T7: Test on real examples

I created a github repo to generate and store a wide range of Bayesian inference examples, and in addition to the models in ArviZ, I also tested the functions manually on these examples. I do not plan on stopping here however. I will check repos and packages that use ArviZ, PyMC3 or PyStan and analyze the robustness of their workflow. Then, I will try to apply all the functions implemented in these repos and extend the checks performed on the model and the MCMC samples. This could achieve two goals, it could make these algorithms more known and it will most probably help in finding bugs and improving the documentation.

Future work

I have no more work planned on the convergence analysis block, but I do have plans for the other two blocks, implementing the Leave Future Out cross validation in the information criteria block and implementing Simulation Based Calibration in the model checking block. Both algorithms require refitting, which poses a huge challenge for a backend agnostic package like ArviZ without sampling capabilities of its own. I have already started working on some wrappers in order to allow refitting using any user defined backend such as PyStan, PyMC3 of emcee.
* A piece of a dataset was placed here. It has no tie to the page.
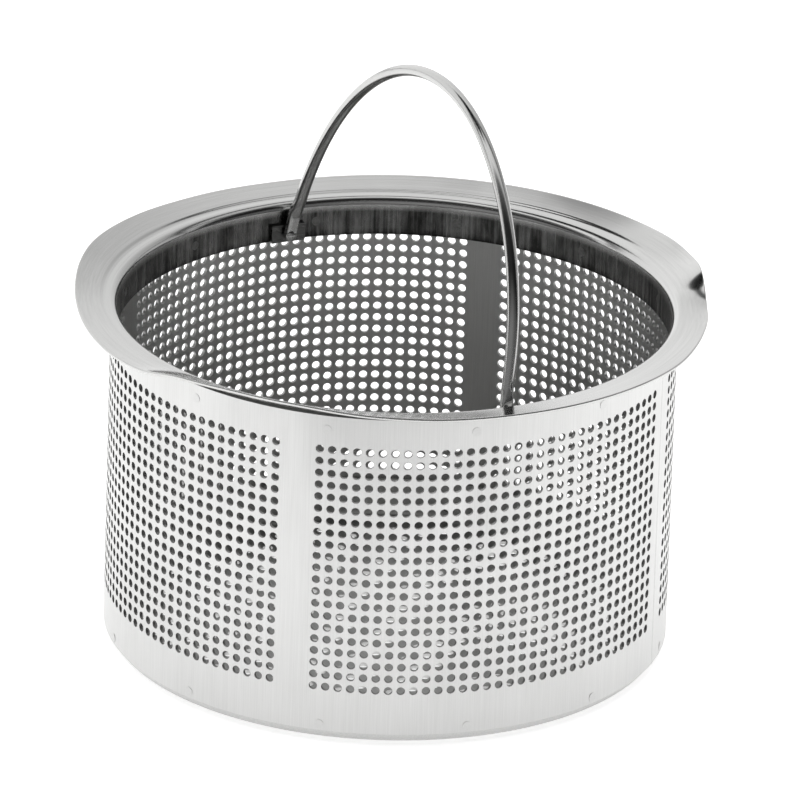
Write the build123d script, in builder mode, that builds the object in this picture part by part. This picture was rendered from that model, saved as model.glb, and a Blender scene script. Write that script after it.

In addition, I have also started working on implementing rcParams in ArviZ, following matplotlib’s implementation, in order to allow easier and better configuration of ArviZ defaults.

Finally, of the planned tasks that lie ahead, I will not spend much time on benchmarking (T9), because that would collide with the other ongoing GSoC project to apply Numba to ArviZ algorithms, nor I will write a section in ArviZ resources repo, I will probably post tutorials on how to use ArviZ’s new functions in this blog, following the example of the LOO on transformed data example.